**DATASET EXCERPTS**
-- start --
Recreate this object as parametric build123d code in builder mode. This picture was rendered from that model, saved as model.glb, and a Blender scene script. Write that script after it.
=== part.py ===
-- end --
-- start --
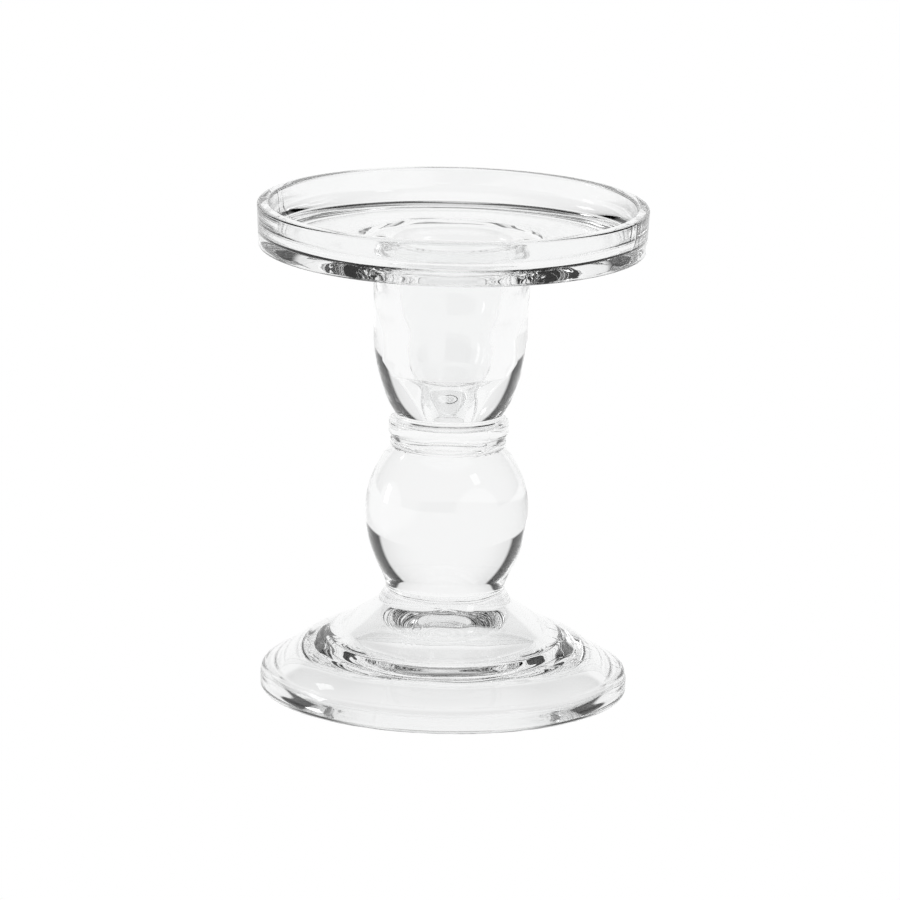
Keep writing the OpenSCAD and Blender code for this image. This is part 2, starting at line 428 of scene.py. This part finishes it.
-- end --
-- start --
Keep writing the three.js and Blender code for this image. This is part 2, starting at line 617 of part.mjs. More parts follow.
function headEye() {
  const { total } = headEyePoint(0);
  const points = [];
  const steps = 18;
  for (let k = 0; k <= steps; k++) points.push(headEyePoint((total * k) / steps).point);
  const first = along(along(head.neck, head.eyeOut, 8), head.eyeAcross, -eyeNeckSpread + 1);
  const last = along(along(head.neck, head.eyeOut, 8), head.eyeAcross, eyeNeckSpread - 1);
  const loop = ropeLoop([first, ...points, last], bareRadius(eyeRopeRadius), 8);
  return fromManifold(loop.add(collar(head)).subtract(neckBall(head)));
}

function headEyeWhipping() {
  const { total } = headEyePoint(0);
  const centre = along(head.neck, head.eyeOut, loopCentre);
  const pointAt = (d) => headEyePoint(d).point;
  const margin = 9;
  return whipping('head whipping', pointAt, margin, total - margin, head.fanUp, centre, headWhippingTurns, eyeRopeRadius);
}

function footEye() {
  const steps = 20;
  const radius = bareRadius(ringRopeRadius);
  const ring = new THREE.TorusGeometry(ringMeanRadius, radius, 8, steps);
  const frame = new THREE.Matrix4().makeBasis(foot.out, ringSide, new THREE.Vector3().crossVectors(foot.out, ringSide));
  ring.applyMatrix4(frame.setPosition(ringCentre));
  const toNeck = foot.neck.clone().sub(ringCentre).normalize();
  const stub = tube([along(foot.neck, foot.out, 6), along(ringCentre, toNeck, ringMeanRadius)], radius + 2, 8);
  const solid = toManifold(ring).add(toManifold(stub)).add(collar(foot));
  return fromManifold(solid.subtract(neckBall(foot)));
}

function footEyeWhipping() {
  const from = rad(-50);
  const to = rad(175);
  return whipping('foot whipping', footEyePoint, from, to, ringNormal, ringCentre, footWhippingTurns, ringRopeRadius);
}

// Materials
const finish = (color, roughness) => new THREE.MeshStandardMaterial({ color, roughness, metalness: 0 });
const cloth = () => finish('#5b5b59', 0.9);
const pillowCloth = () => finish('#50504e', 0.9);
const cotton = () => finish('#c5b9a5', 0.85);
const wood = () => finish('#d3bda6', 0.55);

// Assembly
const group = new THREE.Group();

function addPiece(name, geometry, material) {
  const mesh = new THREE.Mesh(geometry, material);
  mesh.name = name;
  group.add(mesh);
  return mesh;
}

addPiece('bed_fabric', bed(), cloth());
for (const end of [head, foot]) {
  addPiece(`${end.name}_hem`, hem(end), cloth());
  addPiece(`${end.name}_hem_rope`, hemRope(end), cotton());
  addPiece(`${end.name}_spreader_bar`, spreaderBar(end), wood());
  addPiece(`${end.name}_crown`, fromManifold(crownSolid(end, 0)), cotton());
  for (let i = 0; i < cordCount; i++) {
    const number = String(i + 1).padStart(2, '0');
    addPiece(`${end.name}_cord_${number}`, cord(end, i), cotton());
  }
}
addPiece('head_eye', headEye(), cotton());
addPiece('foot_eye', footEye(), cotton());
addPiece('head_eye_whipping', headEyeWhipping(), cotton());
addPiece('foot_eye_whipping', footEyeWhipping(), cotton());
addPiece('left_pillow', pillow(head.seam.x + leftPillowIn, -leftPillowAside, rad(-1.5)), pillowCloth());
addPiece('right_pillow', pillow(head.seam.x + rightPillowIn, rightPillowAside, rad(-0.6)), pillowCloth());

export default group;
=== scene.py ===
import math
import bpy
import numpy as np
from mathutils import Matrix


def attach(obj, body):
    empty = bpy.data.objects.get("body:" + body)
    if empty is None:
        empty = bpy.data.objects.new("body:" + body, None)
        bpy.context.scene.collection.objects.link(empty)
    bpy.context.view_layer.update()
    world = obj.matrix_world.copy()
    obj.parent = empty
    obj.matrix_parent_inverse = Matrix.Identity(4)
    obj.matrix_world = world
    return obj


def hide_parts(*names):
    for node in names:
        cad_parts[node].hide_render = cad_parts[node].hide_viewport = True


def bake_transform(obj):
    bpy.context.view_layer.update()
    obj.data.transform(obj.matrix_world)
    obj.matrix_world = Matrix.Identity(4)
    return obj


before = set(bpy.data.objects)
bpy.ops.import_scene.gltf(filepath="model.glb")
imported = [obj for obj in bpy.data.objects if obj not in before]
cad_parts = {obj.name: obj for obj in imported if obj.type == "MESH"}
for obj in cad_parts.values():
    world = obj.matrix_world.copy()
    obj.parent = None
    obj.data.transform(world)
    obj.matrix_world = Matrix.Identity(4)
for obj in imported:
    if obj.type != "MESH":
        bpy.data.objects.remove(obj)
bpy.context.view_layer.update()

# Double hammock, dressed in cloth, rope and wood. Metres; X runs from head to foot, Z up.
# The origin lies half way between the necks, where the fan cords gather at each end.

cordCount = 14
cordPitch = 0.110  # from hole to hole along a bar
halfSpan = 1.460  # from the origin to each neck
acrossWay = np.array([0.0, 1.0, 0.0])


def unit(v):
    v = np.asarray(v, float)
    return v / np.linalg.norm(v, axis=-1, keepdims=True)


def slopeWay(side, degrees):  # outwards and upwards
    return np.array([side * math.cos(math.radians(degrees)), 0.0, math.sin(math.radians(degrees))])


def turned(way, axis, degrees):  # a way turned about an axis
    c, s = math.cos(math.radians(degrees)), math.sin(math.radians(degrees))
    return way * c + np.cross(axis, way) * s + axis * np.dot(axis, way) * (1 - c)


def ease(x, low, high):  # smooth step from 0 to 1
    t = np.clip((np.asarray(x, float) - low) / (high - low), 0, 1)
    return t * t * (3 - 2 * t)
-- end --
**TASK TO CARRY OUT**
Copy each line above where the string "None" occurs.

**WRITTEN SOLUTION**
    if empty is None:
        empty = bpy.data.objects.new("body:" + body, None)
    obj.parent = None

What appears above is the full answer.